I get asked all the time: “Hey, what’s your thing with Shark Week?” This is the story behind it.
It was circa 1995. I had 4 partially impacted wisdom teeth cracked out of my skull. Armed only with ice packs, ibuprofen and a Costco sized box of popsicles, I settled deep into the pillows of my futon and clicked the remote control. This is how Discovery’s Shark Week and I were introduced. I spent the next few days completely enthralled in ocean documentaries focusing on sharks. It fed my not-so-inner nerd with marine science. It fueled the adrenaline freak in me with survival stories. It helped the time pass quickly as I healed over the next few days.
A year later I found myself on that same futon, this time recovering from the sharp slices of a surgical knife. Was the timing coincidence or fate? We’ll never know for sure, but what remains undisputed is that reaching for the remote the second time, changed my course. Discovery’s Shark Week was again front and center on my TV and this time, I was hooked.
I’ve watched the programming evolve over the years. I’ve watched the young marine biologists and cinematographers advance through their careers. I’ve watched programming leaps as technology advanced. I’ve cringed as commercialism pushed Shark Week into mockumentaries, sharknadoes and filmmakers put retired athletes into shark cages for nothing more than an attempt to bump ratings.

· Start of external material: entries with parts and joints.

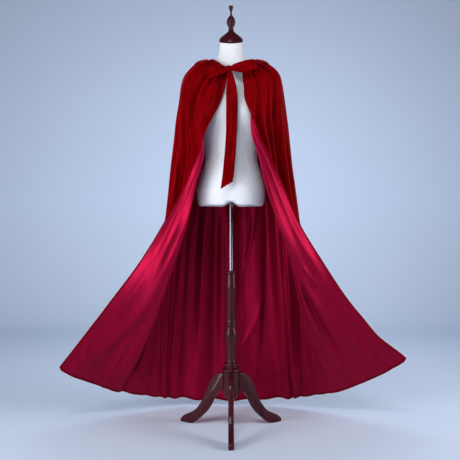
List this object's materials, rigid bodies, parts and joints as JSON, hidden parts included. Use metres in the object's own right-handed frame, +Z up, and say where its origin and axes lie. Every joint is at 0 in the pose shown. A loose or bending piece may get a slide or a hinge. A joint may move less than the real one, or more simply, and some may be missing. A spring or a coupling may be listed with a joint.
{
  "type": "hooded cloak on a limbless dress form",
  "caption": "Full-length hooded velvet cloak with a satin lining and a ribbon bow, draped open on a white limbless dress form with a turned wooden tripod stand.",
  "frame": {"origin": "on the floor, at the middle of the whole thing's box", "axes": "+Z up; -Y towards the viewer, the open front of the cloak; +X to the viewer's right"},
  "size_m": [1.5908, 0.6652, 1.906],
  "materials": {
    "velvet": "dark red cotton velvet, short dense pile",
    "satin": "crimson satin lining, glossy face towards the wearer",
    "ribbon": "dark red velvet ribbon",
    "jersey": "white stretch jersey cover, smooth and matt",
    "mahogany": "turned wood, dark mahogany stain, gloss varnish",
    "chrome": "chromed steel tube"
  },
  "bodies": {
    "stand": {"stand_post": "mahogany", "stand_leg_1": "mahogany", "stand_leg_2": "mahogany", "stand_leg_3": "mahogany"},
    "form": {"bow_knot": "ribbon", "bow_loop_left": "ribbon", "bow_loop_right": "ribbon", "bow_tail_behind": "ribbon", "bow_tail_front": "ribbon", "cloak_back": "velvet", "cloak_front_left": "velvet", "cloak_front_right": "velvet", "form_torso": "jersey", "hood_left": "velvet", "hood_lining": "satin", "hood_right": "velvet", "lining_back": "satin", "lining_front_left": "satin", "lining_front_right": "satin", "neck_band": "ribbon", "neck_cap": "mahogany"},
    "tube": {"form_pole": "chrome"}
  },
  "joints": [
    {"name": "height", "type": "slide", "parent": "stand", "child": "tube", "axis": [0, 0, 1], "range_m": [0, 0.15]},
    {"name": "turn", "type": "hinge", "parent": "tube", "child": "form", "pos_m": [-0.0099, -0.0626, 1.0247], "axis": [0, 0, 1], "continuous": true}
  ]
}
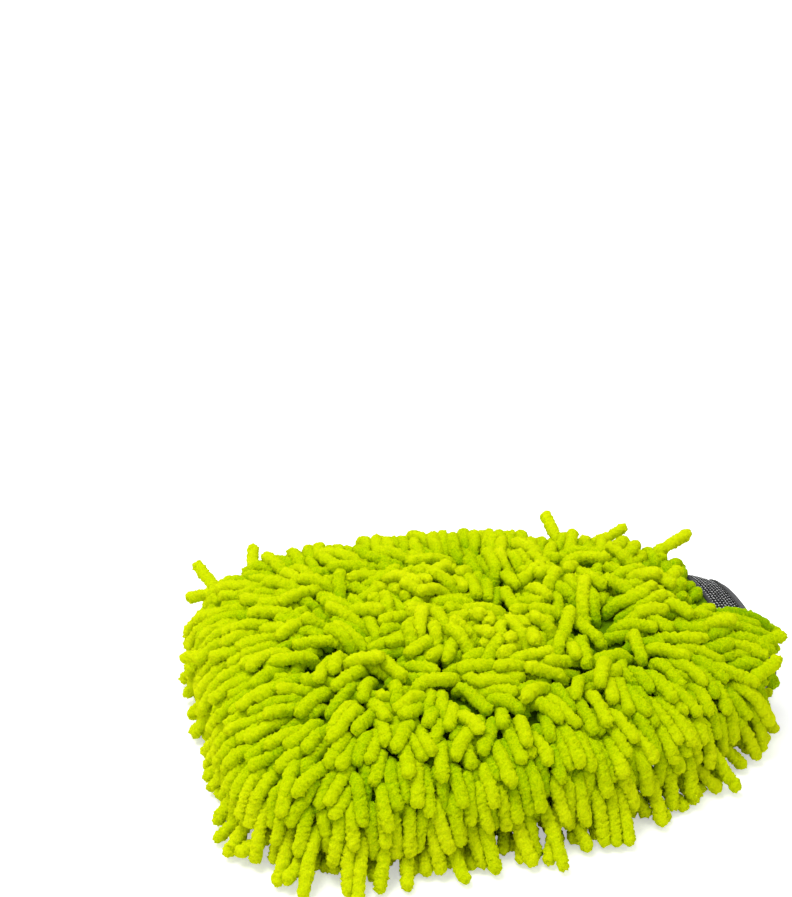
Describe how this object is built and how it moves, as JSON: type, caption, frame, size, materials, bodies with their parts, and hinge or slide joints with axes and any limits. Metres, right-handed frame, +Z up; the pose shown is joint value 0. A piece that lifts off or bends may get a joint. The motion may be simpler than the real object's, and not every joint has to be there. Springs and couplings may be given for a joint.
{
  "type": "wash mitt",
  "caption": "Chenille microfibre wash mitt: two tufted noodle-pile panels over foam and lining, seamed on three sides, with a flat elastic wrist cuff",
  "frame": {"origin": "on the surface that the mitt lies on, under the middle of its bounding box", "axes": "+X along the mitt from the finger end to the wrist cuff, +Y across the hand, +Z up from the palm panel to the back-of-hand panel"},
  "size_m": [0.284, 0.235, 0.062],
  "materials": {
    "chenille": "lime microfibre chenille strands with a velvety cut surface",
    "base_cloth": "dark lime knitted ground cloth that the strands are tufted into",
    "foam": "off-white open-cell foam sheet",
    "lining": "grey brushed knit lining",
    "cuff_knit": "dark grey stretch knit with light flecks in zigzag rows",
    "cuff_binding": "fine-ribbed dark grey folded edge tape",
    "elastic": "white ribbed woven elastic",
    "overlock_thread": "green overlocked polyester thread",
    "join_thread": "dark grey overlocked polyester thread"
  },
  "bodies": {
    "root": {"top_chenille_row_01": "chenille", "top_chenille_row_02": "chenille", "top_chenille_row_03": "chenille", "top_chenille_row_04": "chenille", "top_chenille_row_05": "chenille", "top_chenille_row_06": "chenille", "top_chenille_row_07": "chenille", "top_chenille_row_08": "chenille", "top_chenille_row_09": "chenille", "top_chenille_row_10": "chenille", "top_chenille_row_11": "chenille", "top_chenille_row_12": "chenille", "top_chenille_row_13": "chenille", "top_chenille_row_14": "chenille", "top_chenille_row_15": "chenille", "top_chenille_row_16": "chenille", "top_chenille_row_17": "chenille", "top_chenille_row_18": "chenille", "top_chenille_row_19": "chenille", "top_chenille_row_20": "chenille", "bottom_chenille_row_01": "chenille", "bottom_chenille_row_02": "chenille", "bottom_chenille_row_03": "chenille", "bottom_chenille_row_04": "chenille", "bottom_chenille_row_05": "chenille", "bottom_chenille_row_06": "chenille", "bottom_chenille_row_07": "chenille", "bottom_chenille_row_08": "chenille", "bottom_chenille_row_09": "chenille", "bottom_chenille_row_10": "chenille", "bottom_chenille_row_11": "chenille", "bottom_chenille_row_12": "chenille", "bottom_chenille_row_13": "chenille", "bottom_chenille_row_14": "chenille", "bottom_chenille_row_15": "chenille", "bottom_chenille_row_16": "chenille", "bottom_chenille_row_17": "chenille", "bottom_chenille_row_18": "chenille", "bottom_chenille_row_19": "chenille", "bottom_chenille_row_20": "chenille", "top_base_cloth": "base_cloth", "top_foam_sheet": "foam", "top_lining_panel": "lining", "bottom_base_cloth": "base_cloth", "bottom_foam_sheet": "foam", "bottom_lining_panel": "lining", "body_overlock_seam": "overlock_thread", "cuff_outer_ply": "cuff_knit", "cuff_inner_ply": "cuff_knit", "cuff_elastic_band": "elastic", "cuff_join_overlock": "join_thread", "cuff_edge_binding": "cuff_binding", "cuff_topstitch_thread": "join_thread"}
  },
  "joints": []
}
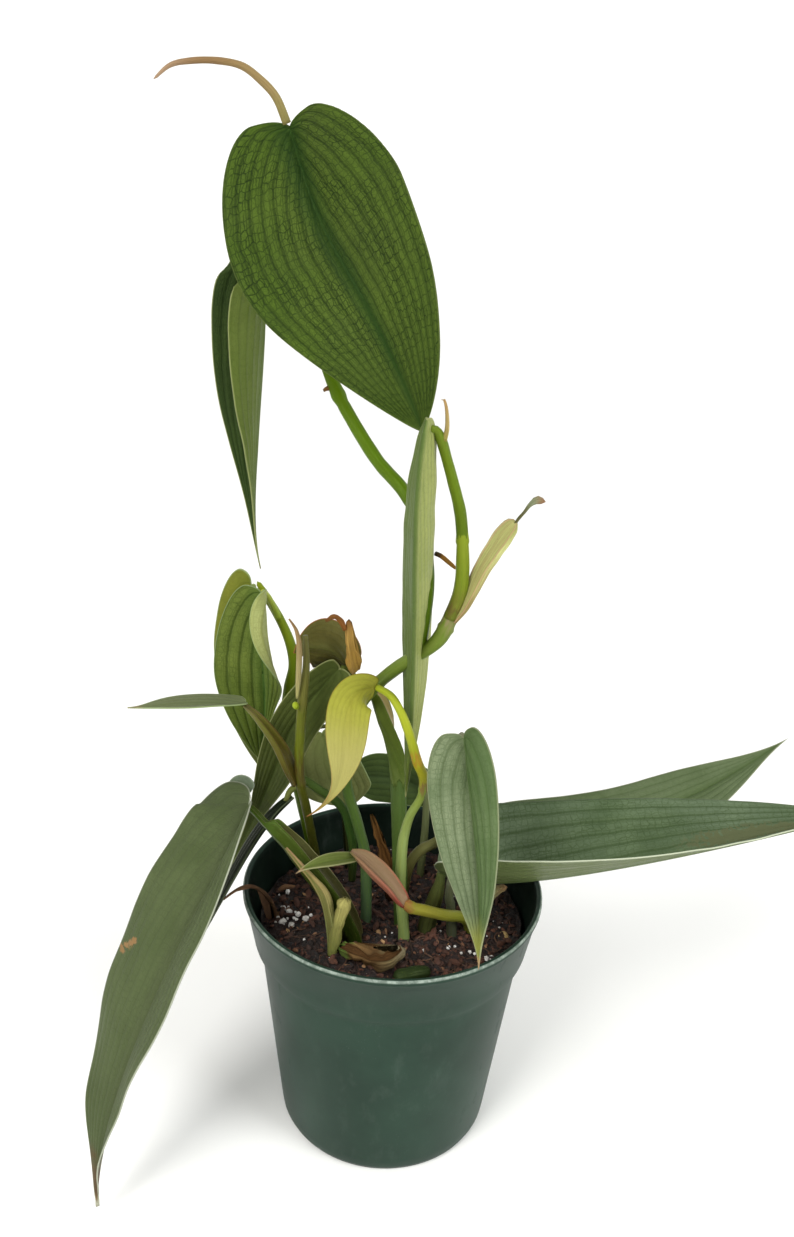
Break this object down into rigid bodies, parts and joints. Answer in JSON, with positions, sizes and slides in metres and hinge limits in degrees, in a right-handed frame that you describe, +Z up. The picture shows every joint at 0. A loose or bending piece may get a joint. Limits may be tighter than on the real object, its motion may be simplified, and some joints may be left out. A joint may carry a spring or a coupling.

Shark Week is a tradition in our home and the tradition inevitably spilled over into the lives of the littles around me. It’s the one time of year we get to celebrate science, marine biology, amazing cinematography, survival stories and some jawsome great white breaches. We brush up on our shark facts. We out shark each other. We pun. We shark premiere. We shark the entire week up with cheesy jokes and saved spectacular “must see and repeat” TV moments. It’s the one week out of the year that natural selection dominates and after many nights of cheating Darwin in a busy ER, there is a quiet satisfaction in watching the ocean’s apex predator dominate.
In short, it’s a nerd thing. And sharks are just really cool.